■ TASK GOAL ■
Look for "degrees" in each line of the entries, and return the matching lines.

■ INFORMATION SUPPLIED ■
★ ★ ★

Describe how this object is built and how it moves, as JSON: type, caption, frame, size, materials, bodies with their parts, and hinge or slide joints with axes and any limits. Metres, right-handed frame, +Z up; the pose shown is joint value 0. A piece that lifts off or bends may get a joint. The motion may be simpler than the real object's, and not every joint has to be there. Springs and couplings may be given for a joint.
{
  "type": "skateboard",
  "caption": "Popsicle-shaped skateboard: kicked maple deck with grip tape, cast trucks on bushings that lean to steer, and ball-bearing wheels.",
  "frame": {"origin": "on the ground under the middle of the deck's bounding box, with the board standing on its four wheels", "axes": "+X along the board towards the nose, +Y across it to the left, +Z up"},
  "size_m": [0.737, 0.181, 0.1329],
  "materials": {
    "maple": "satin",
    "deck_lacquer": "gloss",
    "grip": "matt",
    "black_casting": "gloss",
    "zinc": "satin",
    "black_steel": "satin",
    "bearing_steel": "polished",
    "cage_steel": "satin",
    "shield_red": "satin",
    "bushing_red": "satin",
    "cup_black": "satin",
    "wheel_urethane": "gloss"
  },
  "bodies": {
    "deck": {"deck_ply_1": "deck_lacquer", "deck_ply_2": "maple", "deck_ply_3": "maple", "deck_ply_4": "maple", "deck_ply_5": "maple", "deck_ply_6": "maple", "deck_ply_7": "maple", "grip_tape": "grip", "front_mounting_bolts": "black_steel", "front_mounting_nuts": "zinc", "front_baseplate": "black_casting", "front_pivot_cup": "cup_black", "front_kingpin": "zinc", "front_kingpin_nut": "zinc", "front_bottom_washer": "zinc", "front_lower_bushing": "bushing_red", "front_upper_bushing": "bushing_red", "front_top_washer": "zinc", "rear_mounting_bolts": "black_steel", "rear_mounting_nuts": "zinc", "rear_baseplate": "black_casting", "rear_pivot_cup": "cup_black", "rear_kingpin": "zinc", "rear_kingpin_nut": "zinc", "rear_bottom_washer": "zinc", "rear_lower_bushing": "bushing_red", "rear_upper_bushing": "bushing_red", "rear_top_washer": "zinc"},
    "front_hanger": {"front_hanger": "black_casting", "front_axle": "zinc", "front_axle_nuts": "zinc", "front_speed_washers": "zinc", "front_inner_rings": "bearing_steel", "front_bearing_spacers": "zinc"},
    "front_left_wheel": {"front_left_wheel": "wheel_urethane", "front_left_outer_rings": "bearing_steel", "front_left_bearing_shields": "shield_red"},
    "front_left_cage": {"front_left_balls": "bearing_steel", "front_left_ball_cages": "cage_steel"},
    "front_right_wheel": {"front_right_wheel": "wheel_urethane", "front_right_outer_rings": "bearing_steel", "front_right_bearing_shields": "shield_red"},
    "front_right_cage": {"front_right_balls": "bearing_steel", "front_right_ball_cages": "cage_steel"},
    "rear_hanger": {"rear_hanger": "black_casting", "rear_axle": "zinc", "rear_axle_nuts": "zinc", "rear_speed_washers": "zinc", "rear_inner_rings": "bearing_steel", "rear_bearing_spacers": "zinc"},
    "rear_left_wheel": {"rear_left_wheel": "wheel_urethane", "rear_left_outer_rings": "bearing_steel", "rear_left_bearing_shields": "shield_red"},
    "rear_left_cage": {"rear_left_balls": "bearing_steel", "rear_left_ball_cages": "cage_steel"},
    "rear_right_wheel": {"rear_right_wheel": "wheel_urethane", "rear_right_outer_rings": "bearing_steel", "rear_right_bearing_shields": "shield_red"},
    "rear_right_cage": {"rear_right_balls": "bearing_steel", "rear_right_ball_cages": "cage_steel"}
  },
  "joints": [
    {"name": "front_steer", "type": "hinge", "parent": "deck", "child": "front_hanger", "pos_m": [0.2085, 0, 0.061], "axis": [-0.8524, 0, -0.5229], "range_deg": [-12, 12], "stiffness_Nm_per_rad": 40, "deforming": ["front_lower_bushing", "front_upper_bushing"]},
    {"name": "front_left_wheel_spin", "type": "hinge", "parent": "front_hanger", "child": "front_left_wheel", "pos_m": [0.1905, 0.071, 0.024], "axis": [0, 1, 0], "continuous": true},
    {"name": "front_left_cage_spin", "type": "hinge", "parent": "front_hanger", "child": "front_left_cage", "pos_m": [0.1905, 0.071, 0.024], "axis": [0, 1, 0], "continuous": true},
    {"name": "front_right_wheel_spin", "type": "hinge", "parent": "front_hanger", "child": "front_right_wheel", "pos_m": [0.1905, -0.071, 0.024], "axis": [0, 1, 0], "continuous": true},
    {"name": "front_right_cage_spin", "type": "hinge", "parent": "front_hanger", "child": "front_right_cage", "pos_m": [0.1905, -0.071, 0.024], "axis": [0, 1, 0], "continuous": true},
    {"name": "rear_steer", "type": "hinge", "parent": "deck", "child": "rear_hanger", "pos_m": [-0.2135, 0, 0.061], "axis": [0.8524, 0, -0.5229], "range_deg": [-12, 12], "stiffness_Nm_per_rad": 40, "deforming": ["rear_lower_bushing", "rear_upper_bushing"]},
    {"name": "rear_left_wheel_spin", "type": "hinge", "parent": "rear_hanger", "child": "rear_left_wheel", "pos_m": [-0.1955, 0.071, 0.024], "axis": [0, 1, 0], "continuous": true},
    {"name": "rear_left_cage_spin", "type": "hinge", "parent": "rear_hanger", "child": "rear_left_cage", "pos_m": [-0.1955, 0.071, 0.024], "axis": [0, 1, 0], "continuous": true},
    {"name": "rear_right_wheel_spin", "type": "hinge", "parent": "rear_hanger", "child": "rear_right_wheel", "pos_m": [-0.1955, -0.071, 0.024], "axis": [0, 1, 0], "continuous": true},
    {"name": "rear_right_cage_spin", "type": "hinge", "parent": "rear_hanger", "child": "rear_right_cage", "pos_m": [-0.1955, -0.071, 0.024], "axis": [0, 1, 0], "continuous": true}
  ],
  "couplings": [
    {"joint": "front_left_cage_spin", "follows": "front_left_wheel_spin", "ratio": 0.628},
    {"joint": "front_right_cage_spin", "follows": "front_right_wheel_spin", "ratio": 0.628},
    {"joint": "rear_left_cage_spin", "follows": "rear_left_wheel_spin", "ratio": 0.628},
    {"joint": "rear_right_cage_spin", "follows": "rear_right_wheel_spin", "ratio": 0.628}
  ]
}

★ ★ ★

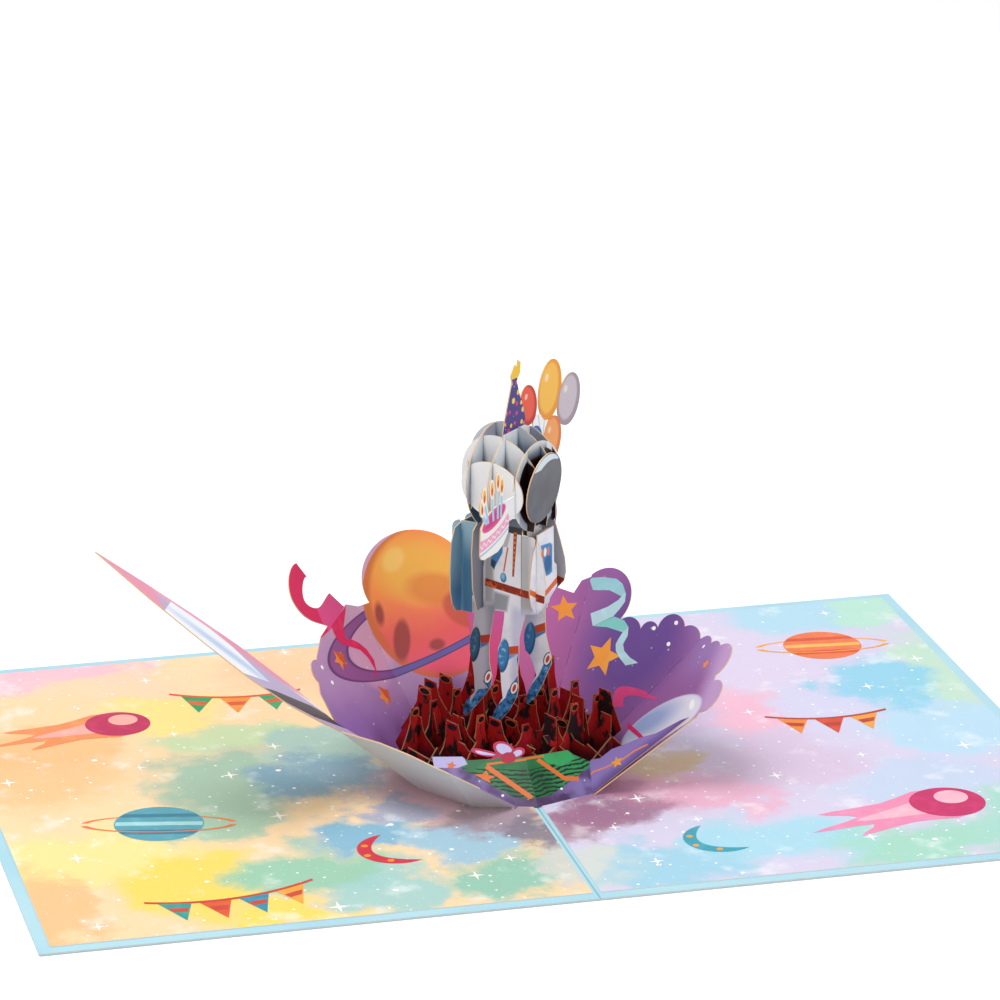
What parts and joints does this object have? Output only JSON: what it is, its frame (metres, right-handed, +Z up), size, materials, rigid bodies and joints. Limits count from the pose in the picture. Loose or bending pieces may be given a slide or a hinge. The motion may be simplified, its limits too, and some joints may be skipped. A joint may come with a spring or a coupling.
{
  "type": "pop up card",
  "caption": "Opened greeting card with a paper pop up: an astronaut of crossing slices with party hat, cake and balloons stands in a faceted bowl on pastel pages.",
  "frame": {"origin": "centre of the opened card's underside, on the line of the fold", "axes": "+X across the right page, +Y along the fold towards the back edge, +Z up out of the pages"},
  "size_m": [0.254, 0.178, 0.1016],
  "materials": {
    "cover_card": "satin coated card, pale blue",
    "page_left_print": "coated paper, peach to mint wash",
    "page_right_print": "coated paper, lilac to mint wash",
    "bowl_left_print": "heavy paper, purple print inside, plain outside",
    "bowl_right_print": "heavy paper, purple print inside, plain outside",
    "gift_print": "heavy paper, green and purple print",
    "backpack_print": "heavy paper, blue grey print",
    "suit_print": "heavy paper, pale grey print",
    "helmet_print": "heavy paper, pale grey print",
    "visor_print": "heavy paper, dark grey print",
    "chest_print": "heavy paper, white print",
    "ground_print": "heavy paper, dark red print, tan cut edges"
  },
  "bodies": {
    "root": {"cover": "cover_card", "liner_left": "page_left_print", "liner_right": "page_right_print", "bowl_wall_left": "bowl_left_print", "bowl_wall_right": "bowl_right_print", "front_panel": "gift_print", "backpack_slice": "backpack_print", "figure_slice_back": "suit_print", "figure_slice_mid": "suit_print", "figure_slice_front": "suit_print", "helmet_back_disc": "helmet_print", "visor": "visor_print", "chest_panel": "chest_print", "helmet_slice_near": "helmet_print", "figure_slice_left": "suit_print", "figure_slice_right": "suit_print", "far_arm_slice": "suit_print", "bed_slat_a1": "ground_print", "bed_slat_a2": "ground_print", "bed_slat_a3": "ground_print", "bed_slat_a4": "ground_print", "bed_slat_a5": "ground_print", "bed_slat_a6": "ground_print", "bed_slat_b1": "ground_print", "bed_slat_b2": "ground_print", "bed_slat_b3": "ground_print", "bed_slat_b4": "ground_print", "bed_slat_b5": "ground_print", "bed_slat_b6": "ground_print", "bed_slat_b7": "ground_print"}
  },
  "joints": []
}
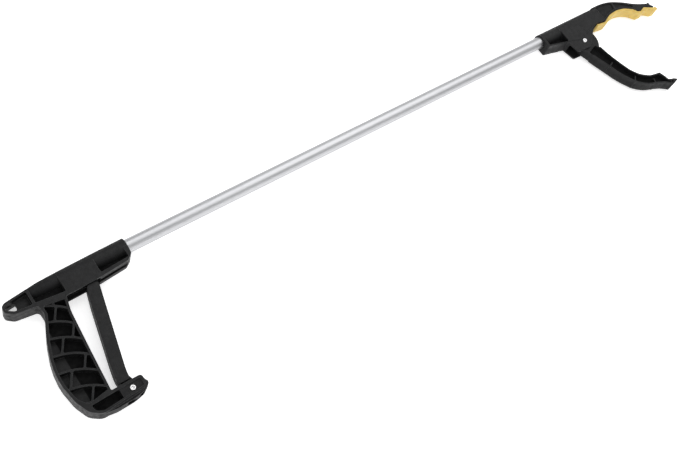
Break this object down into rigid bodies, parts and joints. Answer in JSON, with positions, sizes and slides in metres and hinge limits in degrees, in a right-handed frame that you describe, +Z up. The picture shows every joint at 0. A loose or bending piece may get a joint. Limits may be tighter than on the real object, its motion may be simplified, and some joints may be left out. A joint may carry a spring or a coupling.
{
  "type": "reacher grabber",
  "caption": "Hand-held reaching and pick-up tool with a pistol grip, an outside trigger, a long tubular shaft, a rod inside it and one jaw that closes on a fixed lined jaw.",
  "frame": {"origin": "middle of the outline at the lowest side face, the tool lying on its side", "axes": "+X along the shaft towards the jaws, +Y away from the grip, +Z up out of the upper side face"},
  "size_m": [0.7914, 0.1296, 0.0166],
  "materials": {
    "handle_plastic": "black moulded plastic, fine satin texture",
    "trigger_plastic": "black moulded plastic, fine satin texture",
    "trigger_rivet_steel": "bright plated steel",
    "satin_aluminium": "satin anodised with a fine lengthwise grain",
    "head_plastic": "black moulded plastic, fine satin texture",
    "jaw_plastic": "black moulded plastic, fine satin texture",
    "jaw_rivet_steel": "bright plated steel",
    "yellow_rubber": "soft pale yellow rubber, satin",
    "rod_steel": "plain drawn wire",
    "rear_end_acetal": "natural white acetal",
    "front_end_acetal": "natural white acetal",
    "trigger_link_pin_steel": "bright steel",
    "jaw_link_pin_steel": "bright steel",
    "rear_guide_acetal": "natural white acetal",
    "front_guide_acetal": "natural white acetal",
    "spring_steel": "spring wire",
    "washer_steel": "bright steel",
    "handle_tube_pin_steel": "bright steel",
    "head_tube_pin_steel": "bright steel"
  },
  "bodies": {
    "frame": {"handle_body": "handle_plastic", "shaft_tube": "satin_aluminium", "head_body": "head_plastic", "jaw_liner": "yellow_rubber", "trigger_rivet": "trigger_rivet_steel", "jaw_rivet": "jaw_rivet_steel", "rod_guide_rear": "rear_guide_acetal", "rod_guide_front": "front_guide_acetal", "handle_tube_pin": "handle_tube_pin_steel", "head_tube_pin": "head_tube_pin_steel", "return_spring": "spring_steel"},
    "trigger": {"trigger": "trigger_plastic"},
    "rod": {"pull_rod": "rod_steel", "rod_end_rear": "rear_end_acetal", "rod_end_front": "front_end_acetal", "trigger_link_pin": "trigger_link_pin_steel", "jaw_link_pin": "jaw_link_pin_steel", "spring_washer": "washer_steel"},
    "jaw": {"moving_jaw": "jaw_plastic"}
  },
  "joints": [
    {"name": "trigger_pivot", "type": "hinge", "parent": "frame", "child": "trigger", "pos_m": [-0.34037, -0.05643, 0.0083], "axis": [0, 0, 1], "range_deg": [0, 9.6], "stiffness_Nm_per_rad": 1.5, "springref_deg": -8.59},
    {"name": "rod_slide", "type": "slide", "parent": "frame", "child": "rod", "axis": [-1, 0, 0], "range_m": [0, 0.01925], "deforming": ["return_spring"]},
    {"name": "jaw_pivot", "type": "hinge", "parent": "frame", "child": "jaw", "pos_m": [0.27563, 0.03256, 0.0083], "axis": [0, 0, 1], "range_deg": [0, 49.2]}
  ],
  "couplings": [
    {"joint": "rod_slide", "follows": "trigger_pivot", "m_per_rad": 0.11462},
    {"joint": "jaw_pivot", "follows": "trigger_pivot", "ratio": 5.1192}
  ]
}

★ ★ ★

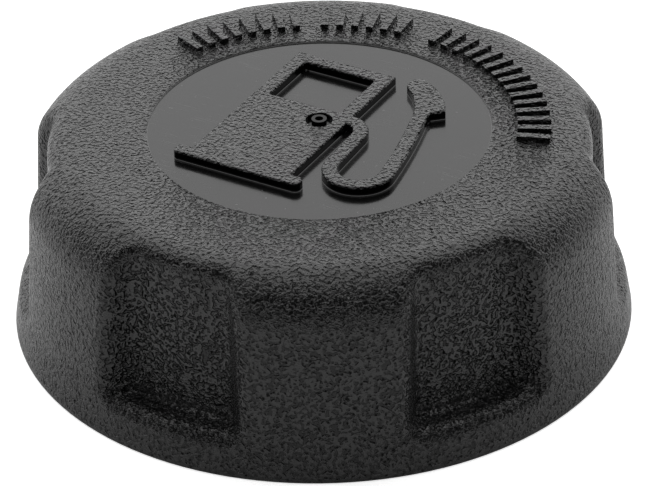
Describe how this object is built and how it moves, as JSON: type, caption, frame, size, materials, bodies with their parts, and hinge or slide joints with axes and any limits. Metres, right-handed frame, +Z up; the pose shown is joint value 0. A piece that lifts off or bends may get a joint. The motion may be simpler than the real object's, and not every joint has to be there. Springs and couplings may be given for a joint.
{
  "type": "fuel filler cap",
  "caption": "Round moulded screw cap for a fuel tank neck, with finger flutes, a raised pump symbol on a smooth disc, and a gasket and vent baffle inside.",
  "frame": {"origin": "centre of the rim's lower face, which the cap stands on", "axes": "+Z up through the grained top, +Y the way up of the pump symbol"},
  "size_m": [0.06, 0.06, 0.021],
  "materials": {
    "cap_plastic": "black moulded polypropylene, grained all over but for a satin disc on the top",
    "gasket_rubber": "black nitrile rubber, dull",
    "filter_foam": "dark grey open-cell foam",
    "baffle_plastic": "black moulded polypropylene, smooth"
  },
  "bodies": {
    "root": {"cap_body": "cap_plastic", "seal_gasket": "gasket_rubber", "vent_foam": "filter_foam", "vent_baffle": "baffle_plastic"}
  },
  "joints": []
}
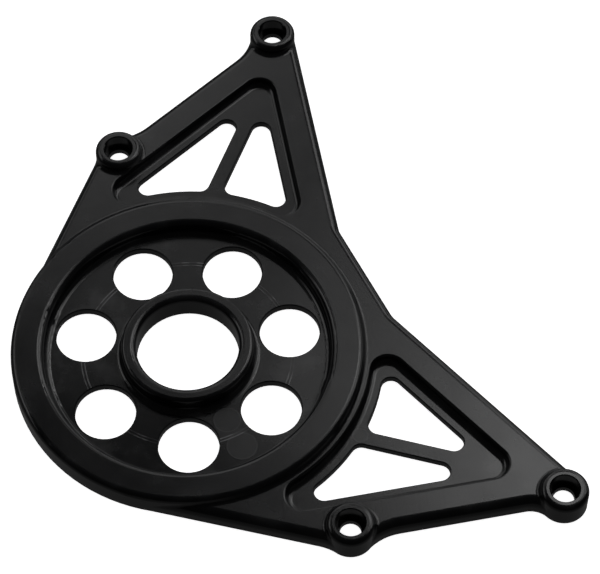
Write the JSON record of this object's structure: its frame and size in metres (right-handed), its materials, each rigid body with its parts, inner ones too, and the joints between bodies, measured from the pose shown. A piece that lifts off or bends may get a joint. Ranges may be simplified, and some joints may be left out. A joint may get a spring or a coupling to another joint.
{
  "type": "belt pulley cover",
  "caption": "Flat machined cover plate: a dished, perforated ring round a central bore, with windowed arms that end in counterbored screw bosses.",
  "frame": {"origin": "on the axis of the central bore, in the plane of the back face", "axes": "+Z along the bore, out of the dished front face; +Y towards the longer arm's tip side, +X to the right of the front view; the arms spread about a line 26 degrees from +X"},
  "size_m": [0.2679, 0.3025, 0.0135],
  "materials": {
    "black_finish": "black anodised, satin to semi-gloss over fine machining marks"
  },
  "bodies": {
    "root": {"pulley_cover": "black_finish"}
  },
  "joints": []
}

★ ★ ★

■ RESULT FOR THIS TASK ■
Break this object down into rigid bodies, parts and joints. Answer in JSON, with positions, sizes and slides in metres and hinge limits in degrees, in a right-handed frame that you describe, +Z up. The picture shows every joint at 0. A loose or bending piece may get a joint. Limits may be tighter than on the real object, its motion may be simplified, and some joints may be left out. A joint may carry a spring or a coupling.
  "frame": {"origin": "on the axis of the central bore, in the plane of the back face", "axes": "+Z along the bore, out of the dished front face; +Y towards the longer arm's tip side, +X to the right of the front view; the arms spread about a line 26 degrees from +X"},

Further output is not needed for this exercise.